--- START Dataset excerpt ---
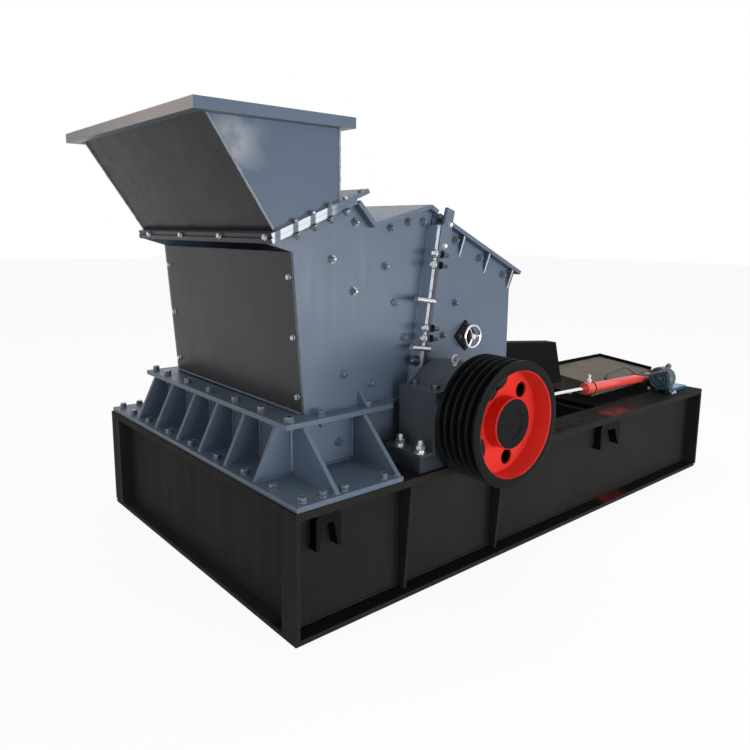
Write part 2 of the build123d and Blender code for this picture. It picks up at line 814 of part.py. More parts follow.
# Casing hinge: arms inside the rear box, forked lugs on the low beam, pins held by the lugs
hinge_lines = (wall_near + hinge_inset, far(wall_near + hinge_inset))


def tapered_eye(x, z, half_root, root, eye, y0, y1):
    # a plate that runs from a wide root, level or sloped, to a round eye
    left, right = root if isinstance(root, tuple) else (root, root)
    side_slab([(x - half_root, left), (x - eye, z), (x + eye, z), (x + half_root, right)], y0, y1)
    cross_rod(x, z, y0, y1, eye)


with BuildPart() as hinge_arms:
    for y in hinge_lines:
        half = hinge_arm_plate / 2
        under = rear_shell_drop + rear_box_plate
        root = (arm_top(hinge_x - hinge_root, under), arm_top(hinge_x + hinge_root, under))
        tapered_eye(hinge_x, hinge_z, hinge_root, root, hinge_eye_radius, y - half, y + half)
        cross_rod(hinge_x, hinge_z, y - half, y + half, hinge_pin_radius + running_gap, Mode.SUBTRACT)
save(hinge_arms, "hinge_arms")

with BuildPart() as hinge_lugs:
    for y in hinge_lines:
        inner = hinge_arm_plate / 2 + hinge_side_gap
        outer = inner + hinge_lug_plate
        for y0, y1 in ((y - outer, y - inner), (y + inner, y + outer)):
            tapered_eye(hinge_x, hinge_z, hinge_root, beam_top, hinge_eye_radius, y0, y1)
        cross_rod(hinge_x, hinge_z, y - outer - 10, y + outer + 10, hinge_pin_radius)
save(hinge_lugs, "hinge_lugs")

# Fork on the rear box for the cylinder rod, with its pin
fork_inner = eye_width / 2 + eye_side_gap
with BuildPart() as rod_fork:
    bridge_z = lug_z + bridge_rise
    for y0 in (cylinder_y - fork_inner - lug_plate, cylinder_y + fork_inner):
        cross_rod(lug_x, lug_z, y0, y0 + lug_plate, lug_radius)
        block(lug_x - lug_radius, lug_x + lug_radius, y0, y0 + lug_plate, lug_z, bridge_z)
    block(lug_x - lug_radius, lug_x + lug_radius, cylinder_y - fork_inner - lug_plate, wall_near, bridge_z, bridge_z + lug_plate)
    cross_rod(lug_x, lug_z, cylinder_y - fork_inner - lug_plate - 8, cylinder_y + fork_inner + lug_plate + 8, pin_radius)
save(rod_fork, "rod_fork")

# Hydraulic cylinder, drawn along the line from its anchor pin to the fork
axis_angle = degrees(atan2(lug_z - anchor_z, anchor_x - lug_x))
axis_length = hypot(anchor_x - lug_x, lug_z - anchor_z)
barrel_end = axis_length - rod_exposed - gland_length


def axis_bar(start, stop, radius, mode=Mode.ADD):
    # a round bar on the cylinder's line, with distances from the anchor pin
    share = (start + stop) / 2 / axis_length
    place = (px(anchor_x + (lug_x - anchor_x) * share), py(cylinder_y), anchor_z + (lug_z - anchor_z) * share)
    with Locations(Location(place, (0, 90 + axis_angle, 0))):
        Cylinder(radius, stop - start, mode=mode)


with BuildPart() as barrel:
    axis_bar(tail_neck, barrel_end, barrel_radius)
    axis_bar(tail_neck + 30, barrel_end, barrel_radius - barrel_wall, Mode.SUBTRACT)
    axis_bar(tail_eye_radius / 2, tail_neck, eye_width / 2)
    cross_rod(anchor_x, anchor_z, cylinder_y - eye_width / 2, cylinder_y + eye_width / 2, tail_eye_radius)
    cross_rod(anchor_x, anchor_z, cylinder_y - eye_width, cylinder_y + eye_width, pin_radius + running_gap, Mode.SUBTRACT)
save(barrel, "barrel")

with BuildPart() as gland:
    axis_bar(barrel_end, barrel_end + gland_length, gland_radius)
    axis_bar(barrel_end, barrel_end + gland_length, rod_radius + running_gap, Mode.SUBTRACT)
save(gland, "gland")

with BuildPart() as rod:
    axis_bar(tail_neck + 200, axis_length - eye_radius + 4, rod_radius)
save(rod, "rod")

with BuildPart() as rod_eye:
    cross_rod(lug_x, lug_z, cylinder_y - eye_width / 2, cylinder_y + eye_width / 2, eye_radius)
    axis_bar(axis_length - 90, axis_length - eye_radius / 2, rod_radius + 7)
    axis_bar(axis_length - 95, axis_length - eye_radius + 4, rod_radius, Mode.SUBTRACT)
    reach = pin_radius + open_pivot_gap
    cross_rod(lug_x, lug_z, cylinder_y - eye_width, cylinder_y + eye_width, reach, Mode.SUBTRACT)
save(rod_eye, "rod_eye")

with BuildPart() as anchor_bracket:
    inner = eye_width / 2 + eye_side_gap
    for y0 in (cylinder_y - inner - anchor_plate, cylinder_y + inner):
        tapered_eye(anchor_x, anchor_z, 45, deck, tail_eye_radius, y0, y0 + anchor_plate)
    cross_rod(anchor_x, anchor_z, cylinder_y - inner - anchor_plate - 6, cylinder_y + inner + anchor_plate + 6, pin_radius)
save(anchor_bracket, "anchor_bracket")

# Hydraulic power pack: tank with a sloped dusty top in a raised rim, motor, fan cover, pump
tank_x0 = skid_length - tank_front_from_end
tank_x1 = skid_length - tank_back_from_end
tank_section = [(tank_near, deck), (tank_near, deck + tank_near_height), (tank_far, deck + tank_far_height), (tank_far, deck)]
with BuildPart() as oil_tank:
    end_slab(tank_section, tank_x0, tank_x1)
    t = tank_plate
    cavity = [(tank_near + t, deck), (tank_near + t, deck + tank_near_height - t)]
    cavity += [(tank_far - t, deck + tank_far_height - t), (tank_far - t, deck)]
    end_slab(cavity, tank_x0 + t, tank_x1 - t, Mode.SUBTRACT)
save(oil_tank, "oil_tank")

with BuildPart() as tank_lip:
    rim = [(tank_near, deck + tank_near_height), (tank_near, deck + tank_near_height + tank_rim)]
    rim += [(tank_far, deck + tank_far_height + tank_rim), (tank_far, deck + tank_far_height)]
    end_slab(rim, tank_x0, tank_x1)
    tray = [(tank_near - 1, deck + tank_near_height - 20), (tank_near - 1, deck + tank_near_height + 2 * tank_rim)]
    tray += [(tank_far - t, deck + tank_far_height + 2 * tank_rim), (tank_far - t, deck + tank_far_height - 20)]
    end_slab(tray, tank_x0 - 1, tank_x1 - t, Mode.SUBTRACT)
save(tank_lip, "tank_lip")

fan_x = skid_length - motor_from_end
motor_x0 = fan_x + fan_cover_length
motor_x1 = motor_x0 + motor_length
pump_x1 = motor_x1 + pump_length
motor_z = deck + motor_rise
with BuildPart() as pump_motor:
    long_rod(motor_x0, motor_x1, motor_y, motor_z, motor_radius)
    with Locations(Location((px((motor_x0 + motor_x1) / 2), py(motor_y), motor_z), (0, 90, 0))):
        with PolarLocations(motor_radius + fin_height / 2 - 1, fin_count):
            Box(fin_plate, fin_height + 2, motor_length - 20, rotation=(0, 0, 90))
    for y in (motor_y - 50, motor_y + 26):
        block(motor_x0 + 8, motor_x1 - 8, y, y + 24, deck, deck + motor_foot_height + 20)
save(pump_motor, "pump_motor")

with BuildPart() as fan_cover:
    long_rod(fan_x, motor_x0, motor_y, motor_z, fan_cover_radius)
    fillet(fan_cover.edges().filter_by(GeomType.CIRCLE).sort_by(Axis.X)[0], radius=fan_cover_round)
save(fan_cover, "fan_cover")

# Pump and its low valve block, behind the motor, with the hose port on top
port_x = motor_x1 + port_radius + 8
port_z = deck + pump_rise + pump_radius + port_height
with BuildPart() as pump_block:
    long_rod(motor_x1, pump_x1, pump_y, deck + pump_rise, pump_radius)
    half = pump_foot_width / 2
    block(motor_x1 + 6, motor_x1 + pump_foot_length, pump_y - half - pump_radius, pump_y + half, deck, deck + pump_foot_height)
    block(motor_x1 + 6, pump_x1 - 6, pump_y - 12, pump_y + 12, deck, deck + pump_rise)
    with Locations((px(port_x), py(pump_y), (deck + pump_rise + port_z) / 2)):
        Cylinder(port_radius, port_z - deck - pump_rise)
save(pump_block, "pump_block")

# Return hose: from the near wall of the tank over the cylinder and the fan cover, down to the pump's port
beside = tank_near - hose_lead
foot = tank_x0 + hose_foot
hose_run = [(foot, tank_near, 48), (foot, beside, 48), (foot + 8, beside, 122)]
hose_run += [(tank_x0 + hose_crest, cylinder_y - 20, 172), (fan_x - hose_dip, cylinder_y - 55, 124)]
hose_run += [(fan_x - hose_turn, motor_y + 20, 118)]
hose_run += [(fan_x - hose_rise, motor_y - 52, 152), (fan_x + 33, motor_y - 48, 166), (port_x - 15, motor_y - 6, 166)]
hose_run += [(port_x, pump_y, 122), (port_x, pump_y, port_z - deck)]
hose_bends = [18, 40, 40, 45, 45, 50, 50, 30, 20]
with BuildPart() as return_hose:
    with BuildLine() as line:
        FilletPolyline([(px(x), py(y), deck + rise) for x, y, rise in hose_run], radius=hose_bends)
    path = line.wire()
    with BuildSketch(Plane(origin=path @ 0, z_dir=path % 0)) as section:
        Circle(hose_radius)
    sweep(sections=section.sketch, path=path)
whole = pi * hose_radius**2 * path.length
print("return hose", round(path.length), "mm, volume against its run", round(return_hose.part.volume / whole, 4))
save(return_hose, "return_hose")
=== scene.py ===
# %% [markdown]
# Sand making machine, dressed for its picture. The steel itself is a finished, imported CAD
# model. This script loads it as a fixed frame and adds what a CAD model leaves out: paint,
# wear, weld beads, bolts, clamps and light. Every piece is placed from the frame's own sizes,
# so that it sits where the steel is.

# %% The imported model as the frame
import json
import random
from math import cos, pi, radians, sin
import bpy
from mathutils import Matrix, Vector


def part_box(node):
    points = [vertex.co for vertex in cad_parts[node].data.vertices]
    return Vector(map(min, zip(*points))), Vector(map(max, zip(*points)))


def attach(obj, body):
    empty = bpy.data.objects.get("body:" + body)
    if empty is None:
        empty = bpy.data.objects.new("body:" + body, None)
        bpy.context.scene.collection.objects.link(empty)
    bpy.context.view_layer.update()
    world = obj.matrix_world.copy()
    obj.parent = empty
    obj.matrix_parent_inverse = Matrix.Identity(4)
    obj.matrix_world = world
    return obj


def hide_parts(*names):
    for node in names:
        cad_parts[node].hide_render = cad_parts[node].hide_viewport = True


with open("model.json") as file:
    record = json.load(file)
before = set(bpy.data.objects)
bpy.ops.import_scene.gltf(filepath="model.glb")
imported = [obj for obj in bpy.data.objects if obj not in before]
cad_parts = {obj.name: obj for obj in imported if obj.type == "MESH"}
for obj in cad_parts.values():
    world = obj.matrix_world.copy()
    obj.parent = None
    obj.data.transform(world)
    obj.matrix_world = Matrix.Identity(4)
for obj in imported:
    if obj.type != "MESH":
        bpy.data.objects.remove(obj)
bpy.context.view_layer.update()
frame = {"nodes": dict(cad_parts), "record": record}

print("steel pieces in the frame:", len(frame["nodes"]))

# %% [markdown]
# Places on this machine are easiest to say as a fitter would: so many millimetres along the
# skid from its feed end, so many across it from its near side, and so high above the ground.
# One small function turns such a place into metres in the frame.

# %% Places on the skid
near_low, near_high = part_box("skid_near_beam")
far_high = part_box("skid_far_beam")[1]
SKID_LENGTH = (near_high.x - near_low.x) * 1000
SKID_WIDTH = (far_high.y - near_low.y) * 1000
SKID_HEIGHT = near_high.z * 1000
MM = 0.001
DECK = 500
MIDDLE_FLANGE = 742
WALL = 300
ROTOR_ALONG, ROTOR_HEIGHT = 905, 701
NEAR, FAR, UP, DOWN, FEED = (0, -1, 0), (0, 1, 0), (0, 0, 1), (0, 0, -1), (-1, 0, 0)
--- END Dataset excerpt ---
**What this task involves**.
Working from the listing above, pick out every line that has "context" and copy it.

**Response to this exercise**.
        bpy.context.scene.collection.objects.link(empty)
    bpy.context.view_layer.update()
bpy.context.view_layer.update()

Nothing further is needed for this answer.